Each line of the material below should be reproduced exactly.
==== Data extract ====
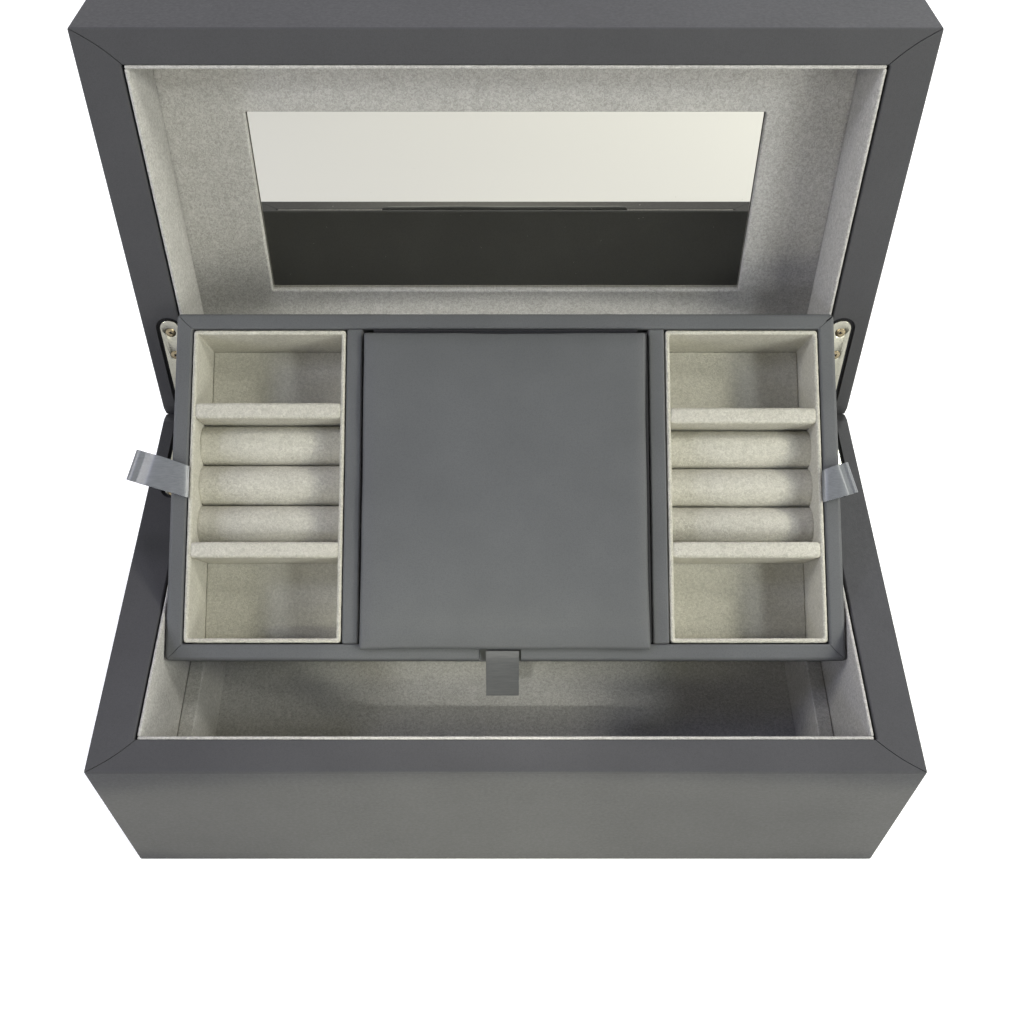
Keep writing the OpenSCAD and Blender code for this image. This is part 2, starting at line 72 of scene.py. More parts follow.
class Place:
    """A body and the axes its pieces are drawn in, by the matrix that takes them to the row frame."""

    def __init__(self, body, matrix):
        self.body = body
        self.matrix = matrix
        self.inverse = matrix.inverted()

    def points(self, *nodes):
        """All corners of these CAD nodes along this place's axes."""
        return [self.inverse @ v.co for n in nodes for v in frame["nodes"][n].data.vertices]

    def extent(self, *nodes):
        return box_of(self.points(*nodes))

    def rim(self):
        """The height of the rim in the axes of the base or the upturned lid."""
        return self.extent(f"{self.body}_left_wall")[1].z


def closed_lid_place():
    """The lid's own axes are the row's while it is closed."""
    hinge = JOINTS["lid_hinge"]
    pivot = Matrix.Translation(Vector(hinge["pos_m"]))
    closing = Matrix.Rotation(math.radians(hinge["range_deg"][0]), 4, Vector(hinge["axis"]))
    return Place("lid", (pivot @ closing @ pivot.inverted()).inverted())


def tray_place():
    """X, the tray's depth and its height, from its lower front edge."""
    across = Vector((1, 0, 0))
    depth = Vector(JOINTS["left_loop_swing"]["axis"]).normalized()
    turn = Matrix((across, depth, across.cross(depth))).transposed().to_4x4()
    low = Place("tray", turn).extent("tray_front_rail")[0]
    return Place("tray", turn @ Matrix.Translation((0, low.y, low.z)))


BASE = Place("base", Matrix.Identity(4))
LID = closed_lid_place()
# The lid upside down, so that its rim is up as the base's is
UPTURNED_LID = Place("lid", LID.matrix @ Matrix.Scale(-1, 4, (0, 0, 1)))
TRAY = tray_place()
CENTRE_LID = Place("centre_lid", TRAY.matrix)

# ---------------------------------------------------------------- materials


def feed(tree, socket, value):
    """Gives an input socket a value, or links another node's output to it."""
    if isinstance(value, bpy.types.NodeSocket):
        tree.links.new(value, socket)
    else:
        socket.default_value = value


def math_node(tree, operation, a, b):
    """A value worked out from two numbers or sockets."""
    node = tree.nodes.new("ShaderNodeMath")
    node.operation = operation
    feed(tree, node.inputs[0], a)
    feed(tree, node.inputs[1], b)
    return node.outputs["Value"]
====
_Solved problem_
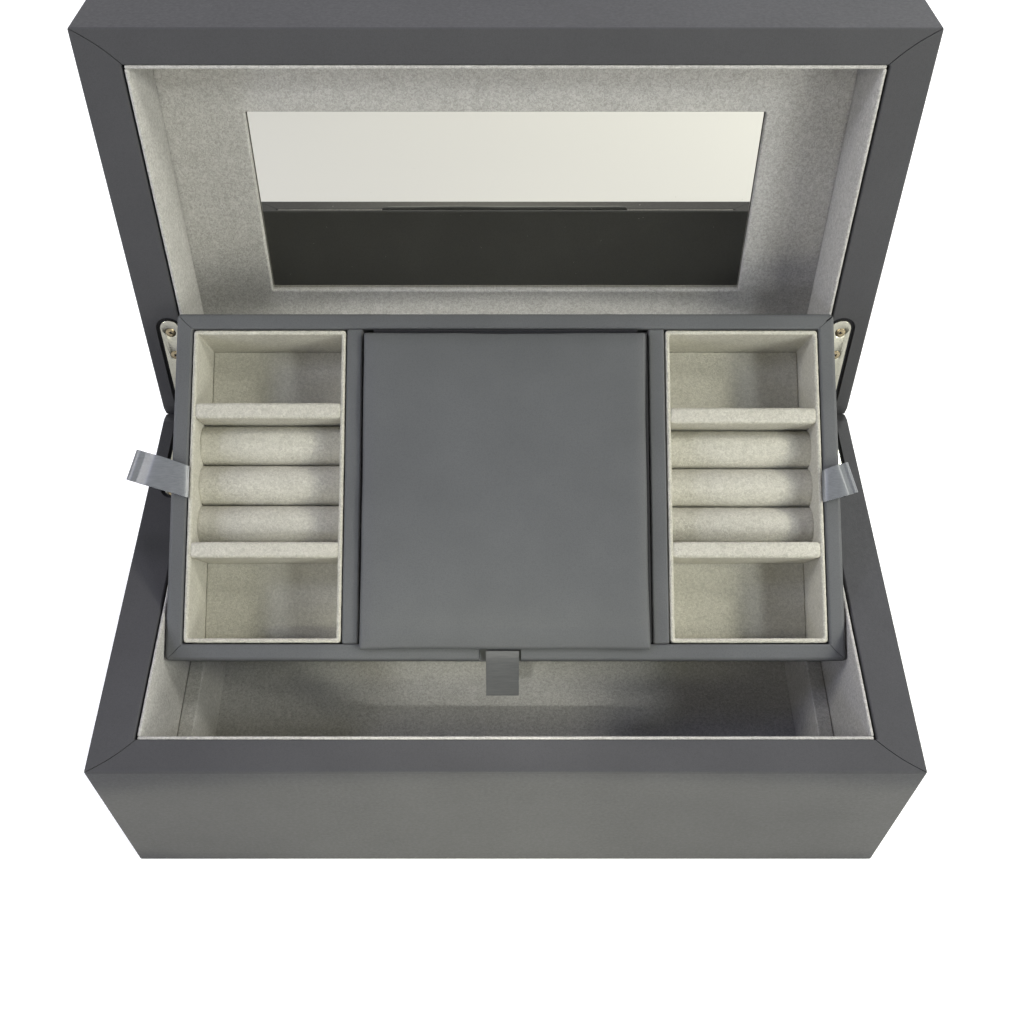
Keep writing the OpenSCAD and Blender code for this image. This is part 2, starting at line 72 of scene.py. More parts follow.
class Place:
    """A body and the axes its pieces are drawn in, by the matrix that takes them to the row frame."""

    def __init__(self, body, matrix):
        self.body = body
        self.matrix = matrix
        self.inverse = matrix.inverted()

    def points(self, *nodes):
        """All corners of these CAD nodes along this place's axes."""
        return [self.inverse @ v.co for n in nodes for v in frame["nodes"][n].data.vertices]

    def extent(self, *nodes):
        return box_of(self.points(*nodes))

    def rim(self):
        """The height of the rim in the axes of the base or the upturned lid."""
        return self.extent(f"{self.body}_left_wall")[1].z


def closed_lid_place():
    """The lid's own axes are the row's while it is closed."""
    hinge = JOINTS["lid_hinge"]
    pivot = Matrix.Translation(Vector(hinge["pos_m"]))
    closing = Matrix.Rotation(math.radians(hinge["range_deg"][0]), 4, Vector(hinge["axis"]))
    return Place("lid", (pivot @ closing @ pivot.inverted()).inverted())


def tray_place():
    """X, the tray's depth and its height, from its lower front edge."""
    across = Vector((1, 0, 0))
    depth = Vector(JOINTS["left_loop_swing"]["axis"]).normalized()
    turn = Matrix((across, depth, across.cross(depth))).transposed().to_4x4()
    low = Place("tray", turn).extent("tray_front_rail")[0]
    return Place("tray", turn @ Matrix.Translation((0, low.y, low.z)))


BASE = Place("base", Matrix.Identity(4))
LID = closed_lid_place()
# The lid upside down, so that its rim is up as the base's is
UPTURNED_LID = Place("lid", LID.matrix @ Matrix.Scale(-1, 4, (0, 0, 1)))
TRAY = tray_place()
CENTRE_LID = Place("centre_lid", TRAY.matrix)

# ---------------------------------------------------------------- materials


def feed(tree, socket, value):
    """Gives an input socket a value, or links another node's output to it."""
    if isinstance(value, bpy.types.NodeSocket):
        tree.links.new(value, socket)
    else:
        socket.default_value = value


def math_node(tree, operation, a, b):
    """A value worked out from two numbers or sockets."""
    node = tree.nodes.new("ShaderNodeMath")
    node.operation = operation
    feed(tree, node.inputs[0], a)
    feed(tree, node.inputs[1], b)
    return node.outputs["Value"]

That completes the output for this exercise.